Friday, June 30, 2017

Painting Lords of Oblivion - Part 1

So...yeah. Still here. I've been thinking long and hard about what to do about this blog, and eventually I decided to get back to its roots: the Lords of Oblivion. So I'm going to be doing a bunch of stuff related to them, mostly a combination of hobby articles, background lore, and maybe some battle reports. I've also got some opinions/rants about 40K I want to share, so expect those at some point after I spell check the excessive exclamation marks.

In the meantime, let's do some hobby work!

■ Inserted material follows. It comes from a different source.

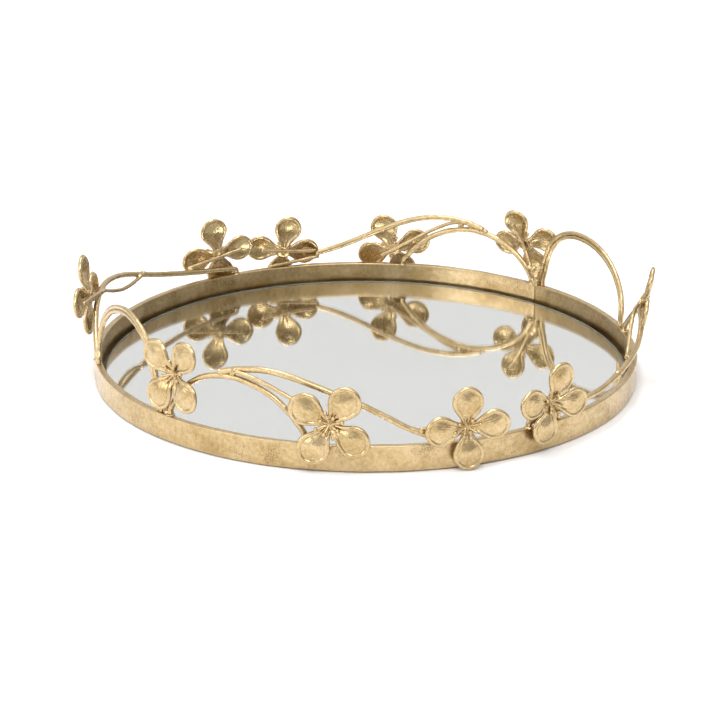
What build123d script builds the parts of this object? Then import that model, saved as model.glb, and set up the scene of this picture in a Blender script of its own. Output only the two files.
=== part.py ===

Painting Lords of Oblivion - Part 1

As I'm sure everyone's aware by now, a new edition of Warhammer 40K has been released. And with it are some new Space Marines, kinda. The Primaris Marines are essentially upgraded Space Marines, even taller and tougher with more advanced wargear. As the Indomitus Crusade sweeps the galaxy, beleaguered Chapters like the Lords of Oblivion receive reinforcements in the form of these new warriors.

A batch of these new guys seem perfect to go over my process for painting Lords of Oblivion. Here we've got one of the two Intercessor squads the new starter box comes with. I've done some conversion work, of course, to make them more distinctive-looking.

I added more purity seals and grenades/pouches to the belts, plus some custom shoulder pads I acquired online (after chopping off the existing ones), plus making sure all the bolt rifles have scopes. The chainsword on the sergeant is purely cosmetic at this point, but I'm assuming there'll be wargear options in the inevitable codex coming next month. I might change it out for something else when that happens, we'll see. Anyway, I also gave them Grey Knight helms instead of the new Primaris style, mostly just to be different, but I'm pleased at how well they fit.


So we begin with the primer, of course, going with Chaos Black spray here. I have easy access to the outside and it's finally not winter, so I can spray stuff outside and not have to hand-prime.


First step is the green. I use Caliban Green as the base color, done in two thin coats for more even coverage. Apparently some guy named Duncan advocates this method too, but I've been doing it forever.


With the base color established, it's time for the actual shade of green. I still use Dark Angels Green, of which I managed to snag several pots of from eBay when the revamped line was announced, as I knew I'd need it. Sadly, there's no color in the current Citadel range that matches it exactly. However, Vallejo's Dark Green from their game line is very close approximation.


Next up is the blue. Macragge Blue is a suitable base coat, once again done in thinner coats for even coverage. Bit flat looking, though.


That's better. The final color is done with Altdorf Guard Blue, which is thankfully pretty close to the old Ultramarines Blue I used to use. 'Member when Ultramarines were actually painted with that color and not Imperial Blue?


With the blue and green ready to go, it's time for the trim. I do a base color of Ulthuan Grey, which is a nice off-white that covers up the black primer well. I follow this up with an actual coat of White Scar, to really make the white shine.

It's possible to have gotten some outside the "lines" and onto areas already painted. That's easily fixed with the appropriate blue or green re-applied.


With the white done, it's time for the next color, the metallics. Leadbelcher will do the trick here, getting all the magazines, barrels, vents, etc.


The final step for today is actually several in one. Most of the other minor details. For the purity seals, Mephiston Red is a nice, vibrant base color. For the parchment part of the seals, I do a base coat of Zandri Dust, which gives a good yellow/brown hybrid color. Finally, for the leather pouches, I use Mournfang Brown for the basic color.


So that'll wrap it up for today, but in part 2 I'll go over gold, skin, and shading. For now, though, they're at least vaguely presentable for the tabletop.